1. Neurosteroids and Tonic GABAergic Inhibition
Jamie Maguire and Istvan Mody
Fluctuations in progesterone levels during the ovarian cycle can alter the subunit composition of GABAA receptors. In this week’s Journal, Maguire and Mody link this effect to neurosteroid production. The authors focused on the d subunit that underlies GABA-mediated tonic inhibition of dentate granule cells in the hippocampus. The progesterone receptor antagonist RU486 had no effect on GABAA subunit expression in cycling mice. However, finasteride, which inhibits synthesis of neurosteroids from progesterone, prevented upregulation of the d subunit and blocked the enhancement of GABAA receptor-mediated tonic inhibition that normally occurs during diestrous. Similar effects were seen in males or ovariectomized females that were treated with progesterone, as well as in mice subjected to an acute stress (2 min of increased CO2 ). Acute stress increases neurosteroids, and treatment of brain slices with the neurosteroid THDOC (3a,5a-tetrahydrodeoxycorticosterone) also increased tonic GABAergic inhibition.

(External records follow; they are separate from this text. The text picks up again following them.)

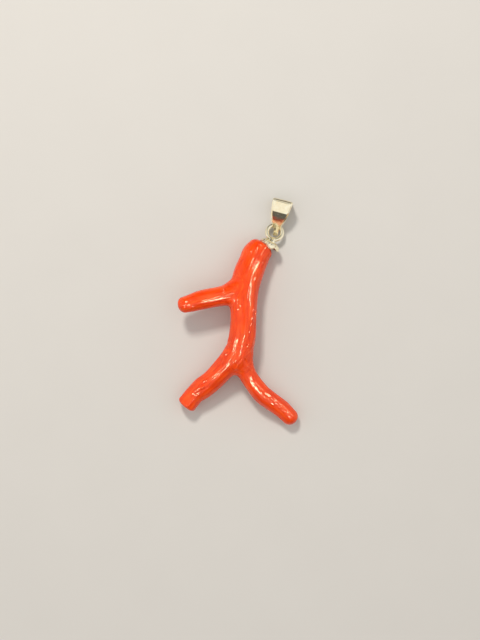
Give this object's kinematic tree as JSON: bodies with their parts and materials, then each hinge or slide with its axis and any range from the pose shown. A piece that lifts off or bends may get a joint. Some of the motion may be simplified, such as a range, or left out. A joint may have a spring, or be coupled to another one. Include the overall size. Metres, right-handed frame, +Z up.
{
  "type": "coral branch pendant",
  "caption": "Polished red coral branch with a level side branch and a forked foot, held by a petalled metal bell cap on a soldered ring with a folded bail that swings.",
  "frame": {"origin": "on the table, under the middle of the pendant's outline as it lies on its back", "axes": "+Y along the pendant from the coral's two lower tips to the top of the bail; +Z up from the table, towards the front of the coral; +X to the right seen from the front, so the side branch points to -X"},
  "size_m": [0.0299, 0.0569, 0.0095],
  "materials": {
    "coral": "polished",
    "metal": "polished, plated pale gold"
  },
  "bodies": {
    "pendant": {"stem": "coral", "side_branch": "coral", "left_branch": "coral", "right_branch": "coral", "cap": "metal", "ring": "metal"},
    "bail": {"bail": "metal"}
  },
  "joints": [
    {"name": "bail_swing", "type": "hinge", "parent": "pendant", "child": "bail", "pos_m": [0.00974, 0.0218, 0.00135], "axis": [0.9681, -0.2504, 0], "range_deg": [-70, 55]}
  ]
}
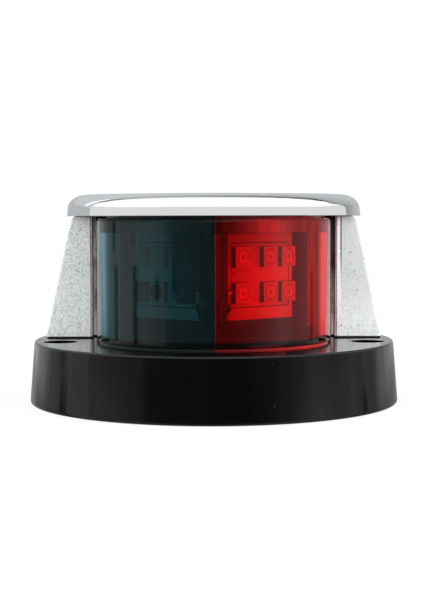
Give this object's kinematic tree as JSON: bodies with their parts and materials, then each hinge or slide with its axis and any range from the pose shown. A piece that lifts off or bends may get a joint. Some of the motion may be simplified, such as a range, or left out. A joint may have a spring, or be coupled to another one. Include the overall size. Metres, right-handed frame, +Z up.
{
  "type": "navigation light",
  "caption": "Deck-mount bicolour bow light: drum lens, red to port and green to starboard, under a bright cap with swept wings on a black oval base.",
  "frame": {"origin": "centre of the base's underside, on the deck surface", "axes": "+Z up, -Y dead ahead (the bow), +X the port side with the red lens, -X the starboard side with the green lens"},
  "size_m": [0.0948, 0.1048, 0.0536],
  "materials": {
    "black_gloss": "polished black moulding",
    "foam": "closed-cell foam",
    "black_rubber": "moulded rubber",
    "bright_plating": "bright plating, rough as cast on the wing faces",
    "green_lens": "clear tinted acrylic",
    "red_lens": "clear tinted acrylic",
    "black_matte": "matt moulding",
    "white_board": "white solder mask on glass laminate",
    "grey_pad": "silicone thermal pad",
    "led_package": "white moulded package",
    "led_resin": "yellow-tinted clear resin",
    "green_board": "green solder mask on glass laminate",
    "resistor_body": "glazed ceramic chip",
    "lead_jacket": "extruded insulation",
    "solder": "bright solder",
    "stainless": "bright stainless steel"
  },
  "bodies": {
    "root": {"base": "black_gloss", "deck_gasket": "foam", "wire_grommet": "black_rubber", "housing": "bright_plating", "housing_seal": "black_rubber", "lens_green": "green_lens", "lens_red": "red_lens", "lens_foot_seal": "black_rubber", "lens_top_seal": "black_rubber", "lens_side_seals": "black_rubber", "led_carrier": "black_matte", "light_baffle": "black_matte", "led_board_red": "white_board", "led_board_green": "white_board", "thermal_pads": "grey_pad", "leds_red": "led_package", "leds_green": "led_package", "led_windows_red": "led_resin", "led_windows_green": "led_resin", "driver_board": "green_board", "resistors": "resistor_body", "diode": "black_matte", "board_leads": "lead_jacket", "solder_joints": "solder", "housing_screws": "stainless", "housing_screw_washers": "stainless", "carrier_screws": "stainless", "driver_board_screws": "stainless"}
  },
  "joints": []
}
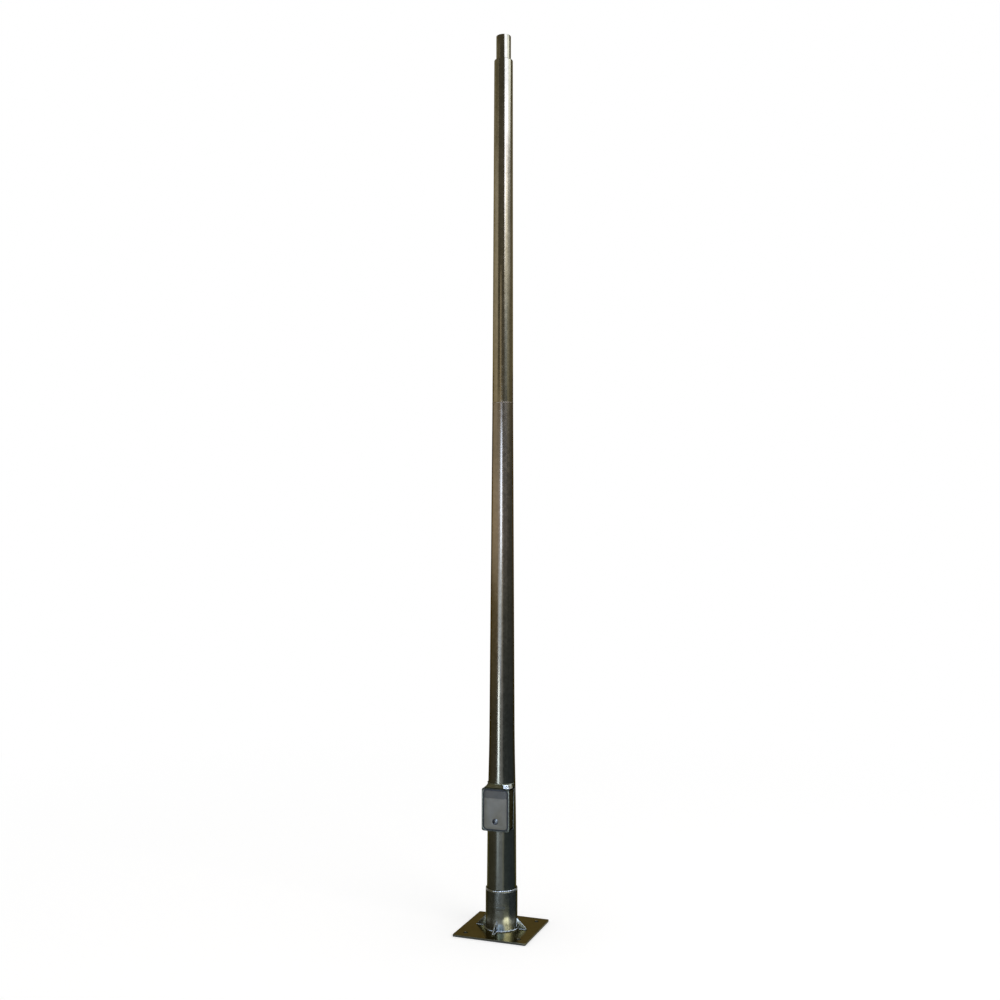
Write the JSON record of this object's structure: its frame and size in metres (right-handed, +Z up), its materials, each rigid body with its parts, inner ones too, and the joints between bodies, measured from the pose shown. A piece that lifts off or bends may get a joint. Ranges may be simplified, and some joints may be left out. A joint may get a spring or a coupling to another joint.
{
  "type": "conical lighting column",
  "caption": "Tapered galvanised steel lighting column on a square gusseted base plate, with a top spigot and a small service door near the foot.",
  "frame": {"origin": "middle of the base plate's underside, on the column's axis", "axes": "+Z up along the shaft, -Y out of the service door, +X to the right when facing the door"},
  "size_m": [0.3, 0.3, 3.6],
  "materials": {
    "galvanised_steel": "hot-dip galvanised, semi-gloss",
    "weld_steel": "bright zinc over weld beads",
    "label_metal": "plain, dull",
    "gasket_rubber": "matt",
    "cover_plastic": "moulded, fine grain",
    "cup_plastic": "moulded, dark",
    "zinc_steel": "bright zinc plated"
  },
  "bodies": {
    "column": {"base_plate": "galvanised_steel", "base_collar": "galvanised_steel", "plate_weld": "weld_steel", "collar_weld": "weld_steel", "gusset_front": "galvanised_steel", "gusset_right": "galvanised_steel", "gusset_back": "galvanised_steel", "gusset_left": "galvanised_steel", "label_blank": "label_metal", "lower_shaft": "galvanised_steel", "upper_shaft": "galvanised_steel", "top_ring": "galvanised_steel", "spigot": "galvanised_steel", "frame_left": "galvanised_steel", "frame_right": "galvanised_steel", "frame_head": "galvanised_steel", "frame_sill": "galvanised_steel", "door_hood": "galvanised_steel", "door_gasket": "gasket_rubber"},
    "door": {"door_cover": "cover_plastic", "hook_left": "zinc_steel", "hook_right": "zinc_steel", "lock_cup": "cup_plastic"},
    "lock": {"lock_bolt": "zinc_steel", "lock_cam": "zinc_steel", "lock_nut": "zinc_steel"}
  },
  "joints": [
    {"name": "door_tilt", "type": "hinge", "parent": "column", "child": "door", "pos_m": [0, -0.0743, 0.5605], "axis": [-1, 0, 0], "range_deg": [0, 60]},
    {"name": "lock_turn", "type": "hinge", "parent": "door", "child": "lock", "pos_m": [0, -0.0637, 0.4405], "axis": [0, 1, 0], "range_deg": [0, 90]}
  ]
}
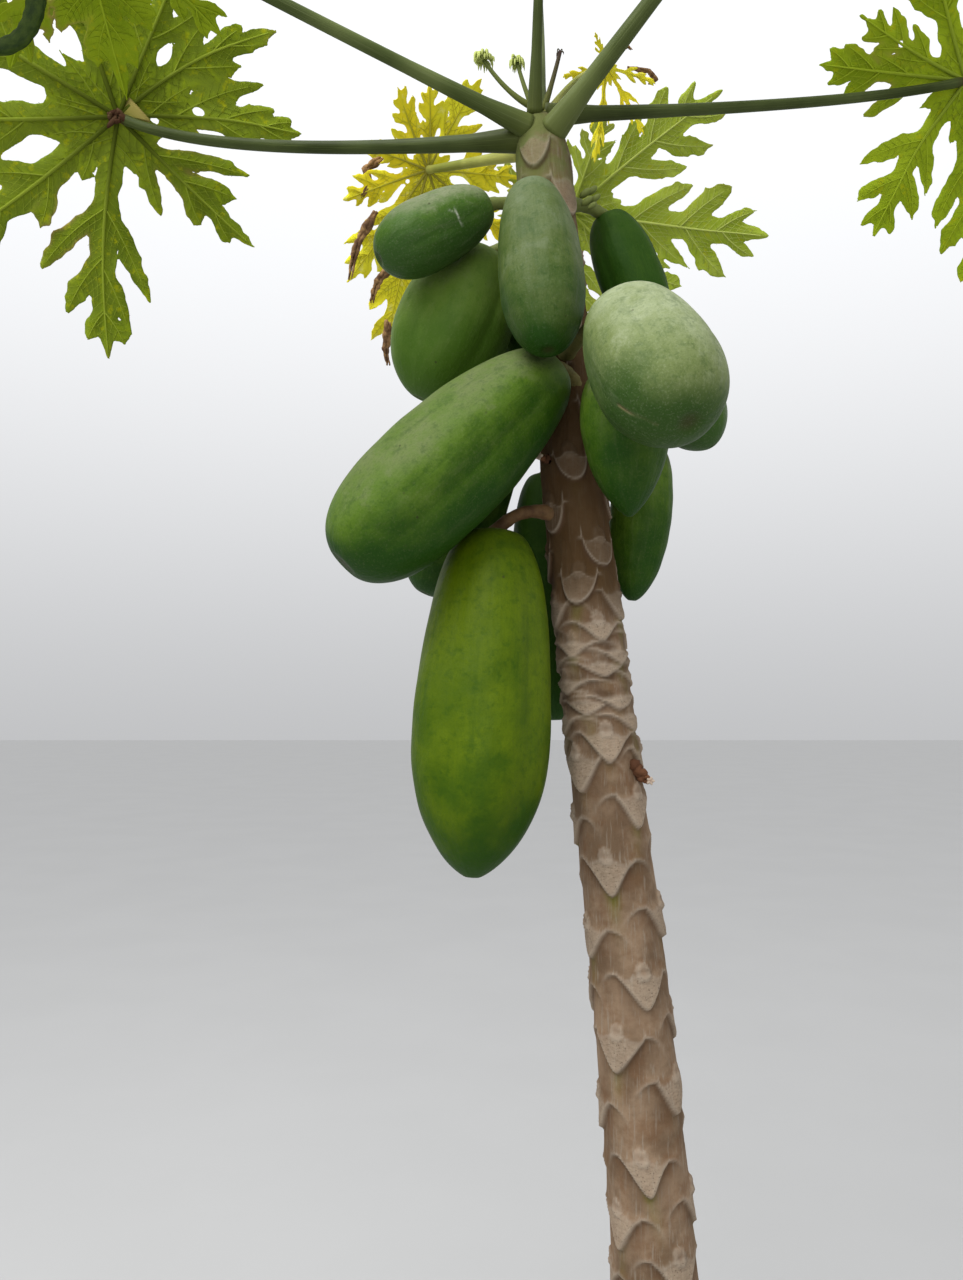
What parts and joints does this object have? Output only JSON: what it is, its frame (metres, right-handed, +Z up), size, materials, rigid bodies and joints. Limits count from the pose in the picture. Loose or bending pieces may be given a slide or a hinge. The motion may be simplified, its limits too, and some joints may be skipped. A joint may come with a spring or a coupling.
{
  "type": "papaya tree",
  "caption": "Fruiting papaya tree: one leaning unbranched trunk marked with leaf scars, large hanging green fruit under a crown of long-stalked deeply lobed leaves.",
  "frame": {"origin": "middle of the flat cut under the trunk, at ground level", "axes": "+Z up, -Y toward the viewer of the picture, +X to the viewer's right"},
  "size_m": [1.9023, 1.3356, 3.0267],
  "materials": {
    "bark": "rough grey-brown bark with paler leaf scars",
    "stalk": "smooth satin green",
    "leaf": "matt leaf with pale ribs",
    "yellow_leaf": "matt yellowing leaf with brown tips",
    "young_leaf": "matt pale green",
    "fruit": "waxy satin green skin"
  },
  "bodies": {
    "root": {"bare_young_stalk": "young_leaf", "blade_back": "leaf", "blade_front": "leaf", "blade_high_back": "leaf", "blade_high_right": "leaf", "blade_left": "leaf", "blade_right": "leaf", "blade_upper_left": "leaf", "blade_upper_right": "leaf", "blade_wilted": "yellow_leaf", "blade_yellow": "yellow_leaf", "fruit_back_left": "fruit", "fruit_far_right": "fruit", "fruit_front_right": "fruit", "fruit_long_left": "fruit", "fruit_low_back": "fruit", "fruit_low_right": "fruit", "fruit_lowest": "fruit", "fruit_mid_back": "fruit", "fruit_mid_left": "fruit", "fruit_top_back": "fruit", "fruit_top_front": "fruit", "fruit_top_left": "fruit", "fruit_top_right": "fruit", "fruit_under_right": "fruit", "stalk_back": "stalk", "stalk_front": "stalk", "stalk_high_back": "stalk", "stalk_high_right": "stalk", "stalk_left": "stalk", "stalk_right": "stalk", "stalk_upper_left": "stalk", "stalk_upper_right": "stalk", "stalk_wilted": "stalk", "stalk_yellow": "stalk", "trunk": "bark", "young_leaf_left": "young_leaf", "young_leaf_mid": "young_leaf"}
  },
  "joints": []
}
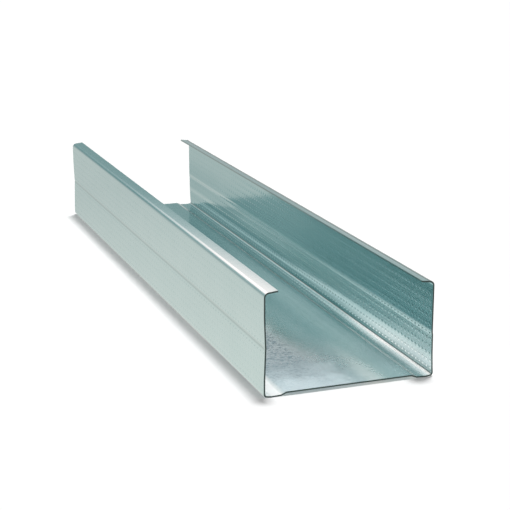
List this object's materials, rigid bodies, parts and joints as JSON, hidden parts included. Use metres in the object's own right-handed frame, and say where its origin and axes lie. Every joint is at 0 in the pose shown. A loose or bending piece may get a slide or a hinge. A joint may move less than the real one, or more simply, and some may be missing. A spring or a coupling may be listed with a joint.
{
  "type": "drywall metal stud",
  "caption": "Short length of roll-formed galvanised C-section stud with one taller flange, creased knurled flanges, returned lips and a raised web.",
  "frame": {"origin": "bottom centre of the piece: on the floor under the middle of its length and width", "axes": "+Y along the stud, +Z from the web's back up to the lips, +X from the tall flange to the short one"},
  "size_m": [0.0635, 0.28, 0.0375],
  "materials": {
    "stud": "hot-dip galvanised, satin, with fine spangle and knurled flanges"
  },
  "bodies": {
    "root": {"stud": "stud"}
  },
  "joints": []
}
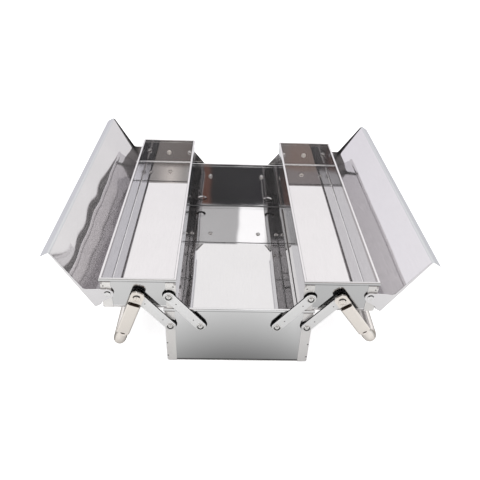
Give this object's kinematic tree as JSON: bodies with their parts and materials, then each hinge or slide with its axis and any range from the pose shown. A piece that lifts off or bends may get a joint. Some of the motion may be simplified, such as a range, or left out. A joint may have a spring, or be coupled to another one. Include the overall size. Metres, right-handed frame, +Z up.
{
  "type": "cantilever tool box",
  "caption": "Cantilever tool box of folded stainless sheet, with trays that swing out on parallel links, hinged lids and tubular bail handles.",
  "frame": {"origin": "on the floor plane under the middle of the base, level with the foot soles", "axes": "+X across the box, the way the trays swing out, +Y along the box from its front end, +Z up"},
  "size_m": [0.4982, 0.454, 0.1898],
  "materials": {
    "sheet": "stainless sheet, mirror polished inside and satin on the end panels",
    "links": "pressed stainless, satin",
    "rivets": "bright steel",
    "bushes": "turned steel",
    "handles": "polished stainless tube"
  },
  "bodies": {
    "base": {"base_shell": "sheet", "base_end_front": "sheet", "base_end_back": "sheet", "base_link_rivets": "rivets", "base_link_bushes": "bushes"},
    "left_outer_links": {"left_outer_link_front": "links", "left_outer_link_back": "links"},
    "left_inner_links": {"left_inner_link_front": "links", "left_inner_link_back": "links"},
    "left_tray": {"left_tray_shell": "sheet", "left_tray_end_front": "sheet", "left_tray_end_back": "sheet", "left_tray_link_rivets": "rivets", "left_tray_link_bushes": "bushes", "left_handle_rivets": "rivets", "left_handle_washers": "bushes", "left_lid_rivets": "rivets", "left_lid_bushes": "bushes"},
    "left_lid": {"left_lid_panel": "sheet", "left_lid_end_front": "sheet", "left_lid_end_back": "sheet"},
    "left_handle": {"left_handle": "handles"},
    "right_outer_links": {"right_outer_link_front": "links", "right_outer_link_back": "links"},
    "right_inner_links": {"right_inner_link_front": "links", "right_inner_link_back": "links"},
    "right_tray": {"right_tray_shell": "sheet", "right_tray_end_front": "sheet", "right_tray_end_back": "sheet", "right_tray_link_rivets": "rivets", "right_tray_link_bushes": "bushes", "right_handle_rivets": "rivets", "right_handle_washers": "bushes", "right_lid_rivets": "rivets", "right_lid_bushes": "bushes"},
    "right_lid": {"right_lid_panel": "sheet", "right_lid_end_front": "sheet", "right_lid_end_back": "sheet"},
    "right_handle": {"right_handle": "handles"}
  },
  "joints": [
    {"name": "left_tray_swing", "type": "hinge", "parent": "base", "child": "left_outer_links", "pos_m": [-0.0925, 0, 0.07219], "axis": [0, 1, 0], "range_deg": [0, 77.2]},
    {"name": "left_inner_link_swing", "type": "hinge", "parent": "base", "child": "left_inner_links", "pos_m": [-0.0519, 0, 0.07219], "axis": [0, 1, 0], "range_deg": [0, 77.2]},
    {"name": "left_tray_level", "type": "hinge", "parent": "left_outer_links", "child": "left_tray", "pos_m": [-0.1333, 0, 0.1233], "axis": [0, 1, 0], "range_deg": [-77.2, 0]},
    {"name": "left_lid_hinge", "type": "hinge", "parent": "left_tray", "child": "left_lid", "pos_m": [-0.1714, 0, 0.1256], "axis": [0, 1, 0], "range_deg": [0, 118.6]},
    {"name": "left_handle_pivot", "type": "hinge", "parent": "left_tray", "child": "left_handle", "pos_m": [-0.1333, 0, 0.1233], "axis": [0, 1, 0], "range_deg": [0, 187.76]},
    {"name": "right_tray_swing", "type": "hinge", "parent": "base", "child": "right_outer_links", "pos_m": [0.0925, 0, 0.07219], "axis": [0, -1, 0], "range_deg": [0, 77.2]},
    {"name": "right_inner_link_swing", "type": "hinge", "parent": "base", "child": "right_inner_links", "pos_m": [0.0519, 0, 0.07219], "axis": [0, -1, 0], "range_deg": [0, 77.2]},
    {"name": "right_tray_level", "type": "hinge", "parent": "right_outer_links", "child": "right_tray", "pos_m": [0.1333, 0, 0.1233], "axis": [0, -1, 0], "range_deg": [-77.2, 0]},
    {"name": "right_lid_hinge", "type": "hinge", "parent": "right_tray", "child": "right_lid", "pos_m": [0.1714, 0, 0.1256], "axis": [0, -1, 0], "range_deg": [0, 122.3]},
    {"name": "right_handle_pivot", "type": "hinge", "parent": "right_tray", "child": "right_handle", "pos_m": [0.1333, 0, 0.1233], "axis": [0, -1, 0], "range_deg": [0, 172.76]}
  ],
  "couplings": [
    {"joint": "left_inner_link_swing", "follows": "left_tray_swing", "ratio": 1},
    {"joint": "left_tray_level", "follows": "left_tray_swing", "ratio": -1},
    {"joint": "left_lid_hinge", "follows": "left_tray_swing", "ratio": 1.5363},
    {"joint": "left_handle_pivot", "follows": "left_tray_swing", "ratio": 2.4321},
    {"joint": "right_inner_link_swing", "follows": "right_tray_swing", "ratio": 1},
    {"joint": "right_tray_level", "follows": "right_tray_swing", "ratio": -1},
    {"joint": "right_lid_hinge", "follows": "right_tray_swing", "ratio": 1.5842},
    {"joint": "right_handle_pivot", "follows": "right_tray_swing", "ratio": 2.2378}
  ]
}
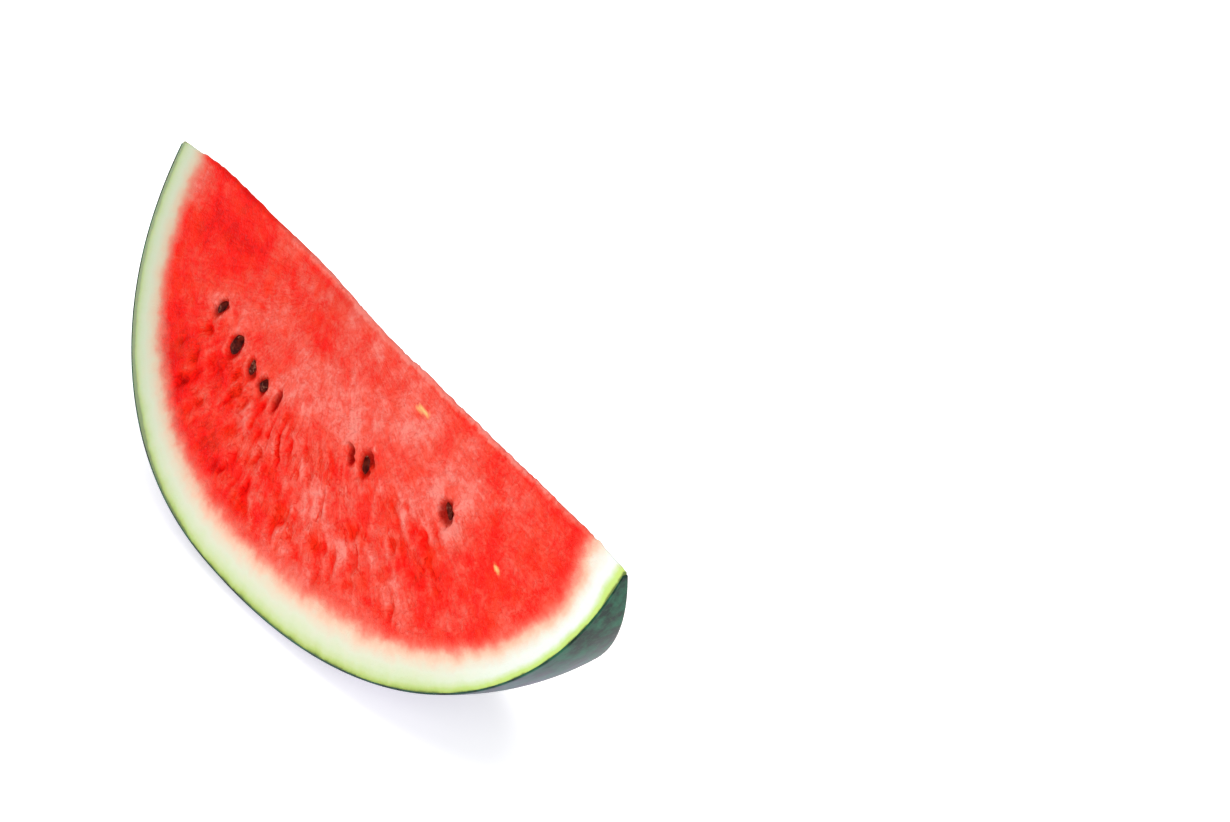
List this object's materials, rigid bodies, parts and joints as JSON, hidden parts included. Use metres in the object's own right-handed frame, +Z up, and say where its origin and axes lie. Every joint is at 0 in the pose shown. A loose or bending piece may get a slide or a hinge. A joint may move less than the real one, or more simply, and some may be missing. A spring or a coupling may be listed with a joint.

2. Engineering Astrocytes as Injury Repairmen
William B. J. Cafferty, Shih-Hung Yang, Philip J. Duffy, Shuxin Li, and Stephen M. Strittmatter
Unfortunately, the CNS throws up a number of roadblocks to axonal regeneration. One of these, chondroitin sulfate proteoglycans (CSPGs), is a major component of the glial scar that forms at the site of a CNS injury. This week, Cafferty et al. exploit the bacterial enzyme chondroitinase ABC (ChABC), which can digest CSPGs, to reopen the roadway. The authors made a transgenic mouse that expressed ChABC in astrocytes under the control of the gfap promoter. After dorsal hemisection of the spinal cord, corticospinal tract axons in wild-type mice stopped abruptly rostral to the lesion. In the transgenic mice, however, axons extended into the lesion, but motor function was not improved. However, after dorsal rhizotomy, axons of sensory neurons grew back through the dorsal root entry zone and into the CNS and also improved sensory function. The next CNS regeneration strategy may be to combine ChABC with targeting of myelin-associated inhibitors.
3. The Homunculus, Up Close and Personal
Kai J. Miller, Eric C. Leuthardt, Gerwin Schalk, Rajesh P. N. Rao, Nicholas R. Anderson, Daniel W. Moran, John W. Miller, and Jeffrey G. Ojemann
When it comes to recording of cortical activity, the closer one is to the source, the better the information. This week, Miller et al. used subdural grid electrodes over sensorimotor cortex to examine electrocorticographic (ECoG) signals associated with motor movements. Their subjects were patients awaiting epilepsy surgery who had intracranial electrode arrays in place to assist seizure localization. Voluntary movements of the tongue, hand, or other body parts produced spectral shifts in areas corresponding to the classical homunculus. The authors used the data from 22 subjects to create maps of cortical activity in different frequency ranges. In the low-frequency band (LFB) (8–32 Hz), movements reduced the signal amplitudes at 20–30 Hz, whereas in the high-frequency band (HFB) (76–100 Hz), movements increased the EcoG. The HFB signals represented activity that was more local than the LFB signals. The high fidelity of the EcoG may make it a useful complement to other methods of functional brain mapping.
4. A Forward Genetic Screen in Mice for Recessive Deafness
Martin Schwander, Anna Sczaniecka, Nicolas Grillet, Suzie Bailey, Matthew Avenarius, Hossein Najmabadi, Brian Steffy, Glenn Federe, Erica Lagler, Raheleh Banan, Rudy Hice, Laura Grabowski, Elisabeth M. Keithley, Allen F. Ryan, Gary D. Housley, Tim
Wiltshire, Richard J. H. Smith, Lisa M. Tarantino, and Ulrich Müller
This week, Schwander et al. take a step forward in the pursuit of recessive genes for deafness. The authors undertook a forward genetics screen by exposing male mice to the mutagen ENU (N-ethyl-N-nitrosourea) and then breeding them with wild-type females. Fifty-one of 850 pedigrees analyzed had impaired acoustic startle response, and 19 of the 51 had abnormal auditory thresholds. Fourteen of 19 lines showed recessive inheritance patterns. The authors have thus far identified hair cell defects attributable to point mutations in four genes, all of which have been linked to deafness in humans. Human missense mutations in one gene, pejvakin produce a nonprogressive auditory neuropathy as a result of defects in auditory nerve cells. In contrast, the mutation identified in this screen introduced a stop codon in pejvakin. This mutation resulted in progressive hearing loss caused by outer hair cell malfunction, suggesting distinct functions of this gene in neurons and hair cells.